Material provided:
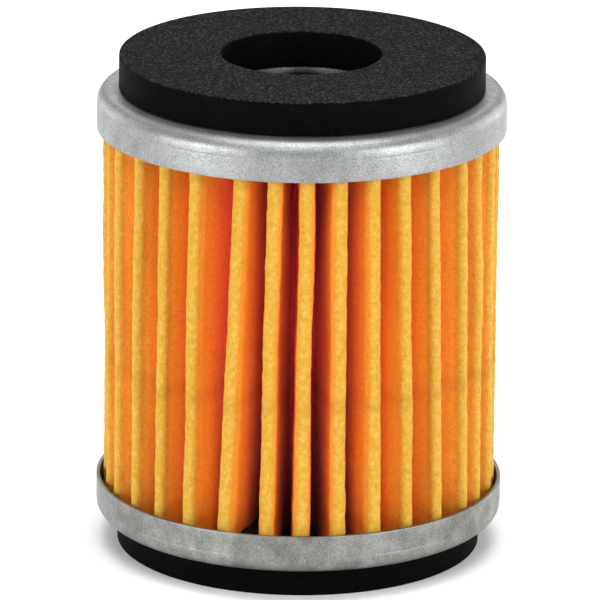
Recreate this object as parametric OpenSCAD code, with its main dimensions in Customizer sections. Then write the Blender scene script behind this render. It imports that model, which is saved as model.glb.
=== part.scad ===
// Cartridge oil filter for a small engine.
// A pleated paper ring on a perforated steel tube is potted between two pressed steel end caps,
// and a soft rubber gasket is glued to the outer face of each cap. Both ends are open.
// The origin is the centre of the lower gasket's face, and +Z runs up the filter's axis.
// Angles round the axis are measured from -Y, and grow towards +X.

/* [Overall] */
// Height over both gaskets
height = 47; // [42:0.5:60]
// Outside diameter of the end caps
cap_d = 38; // [37.8:0.1:40]

/* [End caps] */
// Thickness of the sheet steel
sheet_t = 0.4; // [0.3:0.05:0.5]
// Height of a cap's skirt, measured from its outer face
cap_h = 3.7; // [3.2:0.1:5]
// Outer radius of the bend between a cap's face and its skirt
cap_bend_r = 1.4; // [0.8:0.1:1.4]
// Diameter of the hole through the turned-in collar
collar_hole_d = 14.4; // [13:0.1:14.8]
// Depth of the collar below the cap's outer face
collar_h = 2.4; // [2:0.1:3]
// Outer radius of the bend between a cap's face and its collar
collar_bend_r = 0.8; // [0.6:0.1:1]

/* [Gaskets] */
// Outside diameter of both gaskets
gasket_d = 34; // [32:0.1:35]
// Diameter of the hole through both gaskets
gasket_hole_d = 14.9; // [14.8:0.1:16]
// Thickness of the upper gasket with its glue film
top_gasket_t = 3.2; // [2:0.1:4]
// Thickness of the lower gasket with its glue film
bottom_gasket_t = 2.7; // [2:0.1:4]
// Thickness of the glue film under each gasket
film_t = 0.1; // [0.05:0.05:0.2]
// Distance that the glue film stops short of the gasket's edges
film_inset = 0.4; // [0.2:0.1:1]

/* [Pleated paper] */
// Diameter over the outer folds
paper_d = 36.8; // [35.5:0.1:37]
// Diameter inside the inner folds
paper_hole_d = 19.6; // [19.4:0.1:21]
// Thickness of the paper
paper_t = 0.6; // [0.4:0.05:0.65]
// Radius on the inner side of a fold
fold_r = 0.06; // [0.04:0.01:0.1]
// Largest wander of a rear pleat from even spacing, in degrees
wander = 0.9; // [0:0.1:1.2]

/* [Centre tube] */
// Outside diameter of the perforated tube
tube_d = 19.2; // [18.6:0.1:19.2]
// Diameter of a perforation
hole_d = 2.4; // [1.5:0.1:2.8]
// Rows of perforations up the tube
hole_rows = 10; // [6:1:11]
// Perforations in a full row
hole_columns = 12; // [8:1:13]
// Width of the tube's lock seam
tube_seam_w = 2; // [1.5:0.25:2.5]

/* [Potting] */
// Thickness of the potting under the ends of the paper
potting_floor_t = 0.5; // [0.5:0.1:0.8]
// Depth to which the ends of the paper stand in the potting
potting_grip_h = 0.9; // [0.6:0.1:1.5]

/* [Hidden] */
$fn = 96;

// Angles of the front pleats in degrees, set by hand: a hand-folded ring is never quite even.
front_pleats = [-79.5, -68.5, -56, -44.5, -33, -20, -8.5, 1.5, 12, 22.5, 33, 44, 56.5, 66, 77];
rear_pleat_count = 17;
pleat_count = len(front_pleats) + rear_pleat_count;
last_front = front_pleats[len(front_pleats) - 1];
rear_pitch = (360 + front_pleats[0] - last_front) / (rear_pleat_count + 1);

// Pleat in which the strip's ends meet, and the slit and the glue there
seam_pleat = 22;
seam_slit_w = 0.08;
seam_depth = 1.5;

cap_r = cap_d / 2;
collar_hole_r = collar_hole_d / 2;
paper_r = paper_d / 2;
paper_hole_r = paper_hole_d / 2;
tube_r = tube_d / 2;

// Levels up the axis
bottom_cap_z = bottom_gasket_t;
top_cap_z = height - top_gasket_t;
paper_z0 = bottom_cap_z + sheet_t + potting_floor_t;
paper_z1 = top_cap_z - sheet_t - potting_floor_t;
paper_h = paper_z1 - paper_z0;
tube_z0 = paper_z0 - potting_floor_t / 2;
tube_h = paper_h + potting_floor_t;

function polar(r, a) = [r * sin(a), -r * cos(a)];
function heading(v) = atan2(v.y, v.x);

// Points on an arc round centre c, from heading a0 to heading a1.
function arc(c, r, a0, a1, steps) =
    [for (k = [0 : steps]) let (a = a0 + (a1 - a0) * k / steps) c + r * [cos(a), sin(a)]];

// Angle of pleat i. The rear pleats share out what the front ones leave, with a small wander.
function pleat_angle(i) =
    i >= pleat_count ? pleat_angle(i - pleat_count) + 360 :
    i < 0 ? pleat_angle(i + pleat_count) - 360 :
    i < len(front_pleats) ? front_pleats[i] :
    last_front + (i - len(front_pleats) + 1) * rear_pitch + wander * sin(137 * i);

// Centres of the outer fold of pleat i, and of the inner fold between pleats i and i + 1.
function outer_fold(i) = polar(paper_r - paper_t - fold_r, pleat_angle(i));
function inner_fold(i) =
    polar(paper_hole_r + paper_t + fold_r, (pleat_angle(i) + pleat_angle(i + 1)) / 2);

// Unit normal, on the paper's outer side, of the flat flank that is tangent to the outer fold at c
// and to the inner fold at d. Side is 1 where the flank is on the growing-angle side of its pleat.
function flank_normal(c, d, side) =
    let (u = (d - c) / norm(d - c), s = (2 * fold_r + paper_t) / norm(d - c))
    u * s + side * [u.y, -u.x] * sqrt(1 - s * s);

function normal_before(i) = flank_normal(outer_fold(i), inner_fold(i - 1), -1);
function normal_after(i) = flank_normal(outer_fold(i), inner_fold(i), 1);

// A heading brought to within half a turn of another one.
function near(a, b) = a - 360 * round((a - b) / 360);

// One face of the paper, with the given radii at its outer and inner folds.
function paper_face(outer_r, inner_r, outer_steps, inner_steps) = [
    for (i = [0 : pleat_count - 1])
        let (
            out = pleat_angle(i) - 90,
            in = (pleat_angle(i) + pleat_angle(i + 1)) / 2 + 90,
            h0 = near(heading(normal_before(i)), out - 90),
            h1 = near(heading(normal_after(i)), out + 90),
            h2 = near(heading(-normal_after(i)), in + 90),
            h3 = near(heading(-normal_before(i + 1)), in - 90)
        )
        each concat(
            arc(outer_fold(i), outer_r, h0, h1, outer_steps),
            arc(inner_fold(i), inner_r, h2, h3, inner_steps)
        )
];

// A disc with a hole, from z0 up to z0 + h.
module ring(r, hole_r, z0, h) {
    translate([0, 0, z0])
        difference() {
            cylinder(r = r, h = h);
            translate([0, 0, -1])
                cylinder(r = hole_r, h = h + 2);
        }
}

// Half-section of a pressed cap with its outer face at z = 0 and its skirt below it.
module cap_section() {
    bend_x = cap_r - cap_bend_r;
    collar_x = collar_hole_r + collar_bend_r;
    polygon(concat(
        [[collar_hole_r, -collar_h]],
        arc([collar_x, -collar_bend_r], collar_bend_r, 180, 90, 12),
        arc([bend_x, -cap_bend_r], cap_bend_r, 90, 0, 12),
        [[cap_r, -cap_h], [cap_r - sheet_t, -cap_h]],
        arc([bend_x, -cap_bend_r], cap_bend_r - sheet_t, 0, 90, 12),
        arc([collar_x, -collar_bend_r], collar_bend_r - sheet_t, 90, 180, 12),
        [[collar_hole_r + sheet_t, -collar_h]]
    ));
}

// Half-section of the potting that fills the bottom of a cap, in the same frame as the cap.
module potting_section() {
    bend_x = cap_r - cap_bend_r;
    collar_x = collar_hole_r + collar_bend_r;
    surface_z = -sheet_t - potting_floor_t - potting_grip_h;
    polygon(concat(
        [[collar_hole_r + sheet_t, surface_z], [cap_r - sheet_t, surface_z]],
        arc([bend_x, -cap_bend_r], cap_bend_r - sheet_t, 0, 90, 12),
        arc([collar_x, -collar_bend_r], collar_bend_r - sheet_t, 90, 180, 12)
    ));
}

// Places a child, drawn as the upper cap is, at the upper or lower end of the filter.
module at_top() {
    translate([0, 0, top_cap_z])
        children();
}

module at_bottom() {
    translate([0, 0, bottom_cap_z])
        mirror([0, 0, 1])
            children();
}

module end_cap() {
    color("silver")
        rotate_extrude()
            cap_section();
}

module gasket(z0, t) {
    color([0.12, 0.12, 0.13])
        ring(gasket_d / 2, gasket_hole_d / 2, z0, t);
}

module gasket_glue(z0) {
    color([0.75, 0.72, 0.6])
        ring(gasket_d / 2 - film_inset, gasket_hole_d / 2 + film_inset, z0, film_t);
}

// The space that the paper's inner face encloses.
module paper_inside() {
    polygon(paper_face(fold_r, fold_r + paper_t, 3, 6));
}

module paper_ring(z0, h) {
    translate([0, 0, z0])
        linear_extrude(height = h)
            difference() {
                polygon(paper_face(fold_r + paper_t, fold_r, 8, 3));
                paper_inside();
            }
}

// The strip's two ends meet in the seam pleat: its outer fold is slit, and glue fills the slit
// and the corner behind it.
module at_seam() {
    rotate(pleat_angle(seam_pleat) - 90)
        translate([paper_r - paper_t - fold_r, 0])
            children();
}

module seam_slit() {
    at_seam()
        translate([0, -seam_slit_w / 2])
            square([paper_t + 1, seam_slit_w]);
}

module pleated_paper() {
    color([0.95, 0.6, 0.15])
        difference() {
            paper_ring(paper_z0, paper_h);
            translate([0, 0, paper_z0 - 1])
                linear_extrude(height = paper_h + 2)
                    seam_slit();
        }
}

module seam_bead() {
    translate([0, 0, paper_z0])
        linear_extrude(height = paper_h)
            intersection() {
                union() {
                    paper_inside();
                    seam_slit();
                }
                at_seam()
                    translate([-seam_depth, -1])
                        square([seam_depth + paper_t, 2]);
            }
}

module paper_seam_glue() {
    color([0.85, 0.75, 0.45])
        seam_bead();
}

// Rolled tube, with a lock seam folded to its inner side.
module tube_blank() {
    ring(tube_r, tube_r - sheet_t, tube_z0, tube_h);
    intersection() {
        ring(tube_r - sheet_t / 2, tube_r - 3 * sheet_t, tube_z0, tube_h);
        translate([-tube_seam_w / 2, 0, tube_z0])
            cube([tube_seam_w, tube_r, tube_h]);
    }
}

// Every second row is turned by half a pitch, and leaves out the hole on the lock seam.
module perforations() {
    row_pitch = (paper_h - 2 * potting_grip_h) / hole_rows;
    for (row = [0 : hole_rows - 1], column = [row % 2 : hole_columns - 1])
        translate([0, 0, paper_z0 + potting_grip_h + (row + 0.5) * row_pitch])
            rotate([90, 0, 360 / hole_columns * (column + (1 - row % 2) / 2)])
                translate([0, 0, -tube_r - 1])
                    cylinder(d = hole_d, h = 2 + sheet_t, $fn = 32);
}

module center_tube() {
    color([0.7, 0.72, 0.74])
        difference() {
            tube_blank();
            perforations();
        }
}

// Potting of the cap at one end, with the ends of the paper and of the tube standing in it.
module potting() {
    color([0.2, 0.2, 0.2])
        difference() {
            children();
            paper_ring(paper_z0, paper_h);
            seam_bead();
            tube_blank();
        }
}

module potting_blank() {
    rotate_extrude()
        potting_section();
}

gasket(0, bottom_gasket_t - film_t);  // bottom_gasket
gasket_glue(bottom_cap_z - film_t);  // bottom_gasket_glue
at_bottom() end_cap();  // bottom_end_cap
potting() at_bottom() potting_blank();  // bottom_potting
center_tube();
pleated_paper();
paper_seam_glue();
potting() at_top() potting_blank();  // top_potting
at_top() end_cap();  // top_end_cap
gasket_glue(top_cap_z);  // top_gasket_glue
gasket(top_cap_z + film_t, top_gasket_t - film_t);  // top_gasket
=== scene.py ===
"""Cartridge oil filter: the detailed pieces that are seen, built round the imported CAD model.

Lengths are in millimetres while a shape is worked out, and the mesh is made in metres. The filter's
axis is Z. Angles round it are measured from -Y and grow towards +X, as in the CAD model.
"""
import math

import bmesh
import bpy
import numpy as np
from mathutils import Matrix, Vector


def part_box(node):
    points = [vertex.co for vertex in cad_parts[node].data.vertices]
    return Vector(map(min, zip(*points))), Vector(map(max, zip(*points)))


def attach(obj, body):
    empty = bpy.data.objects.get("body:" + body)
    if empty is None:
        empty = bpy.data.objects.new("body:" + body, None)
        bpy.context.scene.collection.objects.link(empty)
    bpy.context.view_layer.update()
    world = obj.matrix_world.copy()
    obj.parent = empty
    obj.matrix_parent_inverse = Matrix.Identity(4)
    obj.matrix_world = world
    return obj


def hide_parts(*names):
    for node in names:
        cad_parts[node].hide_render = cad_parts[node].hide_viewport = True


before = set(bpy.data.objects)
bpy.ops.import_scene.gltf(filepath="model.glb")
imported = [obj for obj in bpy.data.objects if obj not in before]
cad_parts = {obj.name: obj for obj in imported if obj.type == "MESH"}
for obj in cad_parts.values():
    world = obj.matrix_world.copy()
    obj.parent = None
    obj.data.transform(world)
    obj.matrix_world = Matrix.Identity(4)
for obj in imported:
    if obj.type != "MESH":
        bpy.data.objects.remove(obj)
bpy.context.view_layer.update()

MM = 0.001


# ---------------------------------------------------------------- sizes

def span(node):
    """Lowest level, highest level and outer radius of a CAD node, in millimetres."""
    low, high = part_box(node)
    return low.z / MM, high.z / MM, high.x / MM


# Sizes that the CAD model has too.
GASKET_HOLE_R = 7.45
COLLAR_HOLE_R = 7.2
COLLAR_DEPTH = 2.4
SHEET_T = 0.4
CAP_BEND_R = 1.4
COLLAR_BEND_R = 0.8
PAPER_T = 0.6
FOLD_R = 0.06
INNER_FOLDS_R = 9.8

# Inside DRAPE_R a gasket's inner edge drapes by DRAPE towards its cap. The upper bore is off centre.
DRAPE = 0.24
DRAPE_R = 8.05
BORE_SHIFT = (-0.12, 0.38)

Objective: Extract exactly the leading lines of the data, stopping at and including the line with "cap_d = 38; // [37.8:0.1:40]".

Result:
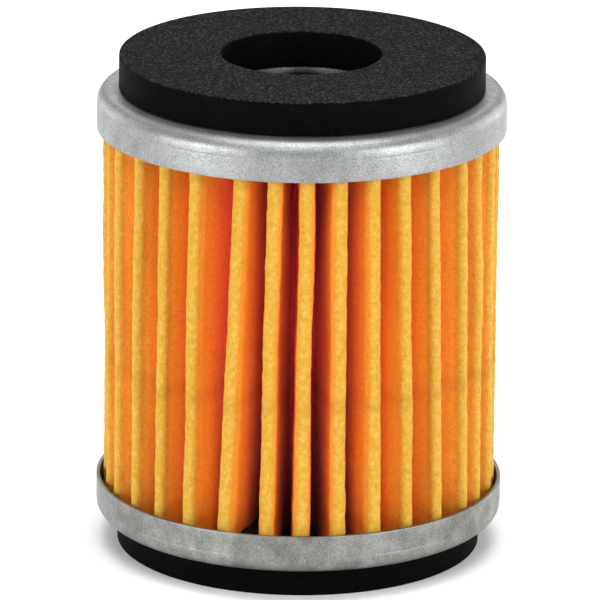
Recreate this object as parametric OpenSCAD code, with its main dimensions in Customizer sections. Then write the Blender scene script behind this render. It imports that model, which is saved as model.glb.
=== part.scad ===
// Cartridge oil filter for a small engine.
// A pleated paper ring on a perforated steel tube is potted between two pressed steel end caps,
// and a soft rubber gasket is glued to the outer face of each cap. Both ends are open.
// The origin is the centre of the lower gasket's face, and +Z runs up the filter's axis.
// Angles round the axis are measured from -Y, and grow towards +X.

/* [Overall] */
// Height over both gaskets
height = 47; // [42:0.5:60]
// Outside diameter of the end caps
cap_d = 38; // [37.8:0.1:40]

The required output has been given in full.